[Material provided]:
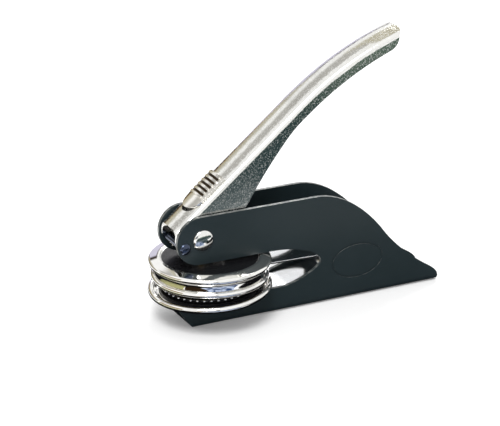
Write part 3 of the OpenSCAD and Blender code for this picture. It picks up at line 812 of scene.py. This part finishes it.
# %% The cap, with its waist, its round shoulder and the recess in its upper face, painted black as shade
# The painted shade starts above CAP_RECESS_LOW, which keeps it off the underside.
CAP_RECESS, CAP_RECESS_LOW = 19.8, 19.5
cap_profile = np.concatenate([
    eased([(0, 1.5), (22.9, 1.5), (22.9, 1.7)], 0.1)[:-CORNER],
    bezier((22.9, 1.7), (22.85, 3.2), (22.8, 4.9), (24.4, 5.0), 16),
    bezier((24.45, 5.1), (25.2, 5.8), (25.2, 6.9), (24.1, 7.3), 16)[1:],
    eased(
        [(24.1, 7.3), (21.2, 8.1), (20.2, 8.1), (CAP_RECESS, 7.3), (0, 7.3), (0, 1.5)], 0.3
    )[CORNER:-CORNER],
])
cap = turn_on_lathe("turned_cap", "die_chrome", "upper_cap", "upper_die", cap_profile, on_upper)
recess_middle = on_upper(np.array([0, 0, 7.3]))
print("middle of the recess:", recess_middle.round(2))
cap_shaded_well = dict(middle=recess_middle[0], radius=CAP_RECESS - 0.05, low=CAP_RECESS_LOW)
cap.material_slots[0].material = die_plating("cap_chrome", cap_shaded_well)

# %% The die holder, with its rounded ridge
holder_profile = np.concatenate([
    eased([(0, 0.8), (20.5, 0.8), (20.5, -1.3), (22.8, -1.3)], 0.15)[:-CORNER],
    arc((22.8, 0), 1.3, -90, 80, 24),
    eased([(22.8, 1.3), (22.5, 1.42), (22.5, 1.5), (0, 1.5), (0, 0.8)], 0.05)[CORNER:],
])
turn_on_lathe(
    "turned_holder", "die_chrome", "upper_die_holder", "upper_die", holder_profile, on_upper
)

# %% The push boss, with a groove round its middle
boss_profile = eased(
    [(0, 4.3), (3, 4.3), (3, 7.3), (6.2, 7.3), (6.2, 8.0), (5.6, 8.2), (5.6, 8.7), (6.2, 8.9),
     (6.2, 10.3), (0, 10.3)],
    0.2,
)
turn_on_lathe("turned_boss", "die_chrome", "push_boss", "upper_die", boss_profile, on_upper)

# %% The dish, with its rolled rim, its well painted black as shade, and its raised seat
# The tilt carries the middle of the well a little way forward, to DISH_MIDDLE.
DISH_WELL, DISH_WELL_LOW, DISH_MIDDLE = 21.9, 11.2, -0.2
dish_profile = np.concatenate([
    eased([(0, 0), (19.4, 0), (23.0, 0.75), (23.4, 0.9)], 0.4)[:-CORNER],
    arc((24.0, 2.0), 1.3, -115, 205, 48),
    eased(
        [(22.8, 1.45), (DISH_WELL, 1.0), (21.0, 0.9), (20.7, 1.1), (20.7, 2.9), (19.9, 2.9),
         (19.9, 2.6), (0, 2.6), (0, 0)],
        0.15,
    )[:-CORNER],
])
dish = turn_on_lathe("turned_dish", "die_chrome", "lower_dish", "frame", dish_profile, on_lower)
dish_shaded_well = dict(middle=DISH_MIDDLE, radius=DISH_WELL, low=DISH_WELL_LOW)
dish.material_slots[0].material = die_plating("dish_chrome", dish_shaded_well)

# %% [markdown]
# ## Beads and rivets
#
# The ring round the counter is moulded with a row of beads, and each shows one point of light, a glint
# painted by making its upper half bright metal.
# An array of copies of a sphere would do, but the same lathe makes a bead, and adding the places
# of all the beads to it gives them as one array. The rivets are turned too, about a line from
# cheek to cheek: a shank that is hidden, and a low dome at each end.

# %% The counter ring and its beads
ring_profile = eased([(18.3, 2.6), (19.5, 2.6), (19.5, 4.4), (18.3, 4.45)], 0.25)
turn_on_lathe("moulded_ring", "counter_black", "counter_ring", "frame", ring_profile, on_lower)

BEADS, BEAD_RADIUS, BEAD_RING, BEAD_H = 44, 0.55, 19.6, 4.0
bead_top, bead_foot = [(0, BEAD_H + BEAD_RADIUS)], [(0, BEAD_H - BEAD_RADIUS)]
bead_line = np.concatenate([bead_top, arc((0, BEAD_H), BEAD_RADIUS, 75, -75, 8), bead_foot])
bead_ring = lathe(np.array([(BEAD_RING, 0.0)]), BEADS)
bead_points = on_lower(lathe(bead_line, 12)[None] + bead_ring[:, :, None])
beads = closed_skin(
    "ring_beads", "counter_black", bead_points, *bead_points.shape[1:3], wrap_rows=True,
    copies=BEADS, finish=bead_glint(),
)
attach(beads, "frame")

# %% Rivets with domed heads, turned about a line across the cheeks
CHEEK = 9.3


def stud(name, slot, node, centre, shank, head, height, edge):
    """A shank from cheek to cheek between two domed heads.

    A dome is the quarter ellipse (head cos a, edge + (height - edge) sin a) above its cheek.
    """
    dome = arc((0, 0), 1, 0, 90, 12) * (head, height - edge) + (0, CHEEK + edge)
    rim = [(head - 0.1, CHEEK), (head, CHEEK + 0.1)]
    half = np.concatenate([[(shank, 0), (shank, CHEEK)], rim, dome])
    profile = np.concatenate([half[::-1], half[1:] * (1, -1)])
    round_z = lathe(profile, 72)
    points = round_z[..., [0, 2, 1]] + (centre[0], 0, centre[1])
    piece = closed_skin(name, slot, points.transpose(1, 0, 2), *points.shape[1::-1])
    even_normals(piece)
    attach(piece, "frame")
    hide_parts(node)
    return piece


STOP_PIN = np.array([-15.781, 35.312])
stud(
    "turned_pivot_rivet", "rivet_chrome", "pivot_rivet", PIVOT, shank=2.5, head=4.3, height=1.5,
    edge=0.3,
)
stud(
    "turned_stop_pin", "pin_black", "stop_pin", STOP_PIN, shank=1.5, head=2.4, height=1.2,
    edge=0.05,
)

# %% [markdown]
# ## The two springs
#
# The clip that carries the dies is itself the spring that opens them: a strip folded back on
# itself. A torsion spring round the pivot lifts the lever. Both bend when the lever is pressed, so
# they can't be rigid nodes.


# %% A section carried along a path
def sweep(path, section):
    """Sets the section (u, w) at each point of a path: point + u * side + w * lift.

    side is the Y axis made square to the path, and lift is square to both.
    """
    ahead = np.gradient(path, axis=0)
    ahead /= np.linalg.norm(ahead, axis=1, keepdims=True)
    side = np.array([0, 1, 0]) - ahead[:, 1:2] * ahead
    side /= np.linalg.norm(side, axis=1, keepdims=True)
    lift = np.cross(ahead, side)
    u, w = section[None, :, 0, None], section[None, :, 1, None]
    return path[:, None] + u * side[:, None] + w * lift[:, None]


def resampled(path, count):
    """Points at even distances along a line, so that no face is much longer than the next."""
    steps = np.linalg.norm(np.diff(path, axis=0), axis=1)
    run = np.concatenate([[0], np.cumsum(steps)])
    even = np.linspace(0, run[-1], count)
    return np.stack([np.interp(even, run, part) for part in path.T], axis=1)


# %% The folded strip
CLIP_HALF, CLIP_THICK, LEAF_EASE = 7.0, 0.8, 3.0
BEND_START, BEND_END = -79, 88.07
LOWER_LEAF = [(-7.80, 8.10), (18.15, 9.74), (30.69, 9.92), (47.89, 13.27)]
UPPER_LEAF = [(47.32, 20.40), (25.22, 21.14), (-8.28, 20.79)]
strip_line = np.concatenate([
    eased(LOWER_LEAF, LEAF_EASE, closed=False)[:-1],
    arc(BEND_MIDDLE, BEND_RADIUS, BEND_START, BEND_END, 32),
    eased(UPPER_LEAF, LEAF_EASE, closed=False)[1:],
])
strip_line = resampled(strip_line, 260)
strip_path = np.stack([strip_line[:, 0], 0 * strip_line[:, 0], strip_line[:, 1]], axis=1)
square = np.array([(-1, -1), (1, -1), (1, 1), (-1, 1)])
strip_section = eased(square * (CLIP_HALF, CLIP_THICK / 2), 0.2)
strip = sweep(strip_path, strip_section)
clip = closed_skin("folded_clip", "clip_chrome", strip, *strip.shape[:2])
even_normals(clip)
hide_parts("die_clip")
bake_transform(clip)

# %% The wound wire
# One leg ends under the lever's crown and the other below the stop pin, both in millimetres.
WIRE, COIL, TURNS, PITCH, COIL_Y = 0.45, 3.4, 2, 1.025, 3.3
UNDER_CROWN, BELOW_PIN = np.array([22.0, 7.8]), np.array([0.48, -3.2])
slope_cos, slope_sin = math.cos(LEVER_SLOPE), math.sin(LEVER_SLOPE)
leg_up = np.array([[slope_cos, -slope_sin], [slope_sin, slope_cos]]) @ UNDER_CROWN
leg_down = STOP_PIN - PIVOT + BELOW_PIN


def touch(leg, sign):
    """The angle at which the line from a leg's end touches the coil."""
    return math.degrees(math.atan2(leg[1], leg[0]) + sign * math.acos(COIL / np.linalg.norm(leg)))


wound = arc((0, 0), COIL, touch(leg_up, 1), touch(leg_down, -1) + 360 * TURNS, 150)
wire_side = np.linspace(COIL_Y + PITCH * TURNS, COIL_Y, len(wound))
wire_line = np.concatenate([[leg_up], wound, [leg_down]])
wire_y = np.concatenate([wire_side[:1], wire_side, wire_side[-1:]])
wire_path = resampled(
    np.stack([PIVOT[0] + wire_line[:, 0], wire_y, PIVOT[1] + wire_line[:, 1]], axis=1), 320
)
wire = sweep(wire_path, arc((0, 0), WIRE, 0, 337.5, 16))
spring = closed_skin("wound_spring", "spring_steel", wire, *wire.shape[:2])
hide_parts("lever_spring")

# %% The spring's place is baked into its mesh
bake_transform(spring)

[What is needed]:
Go through the data and gather every line that holds "attach".

[Problem solution]:
attach(beads, "frame")
    attach(piece, "frame")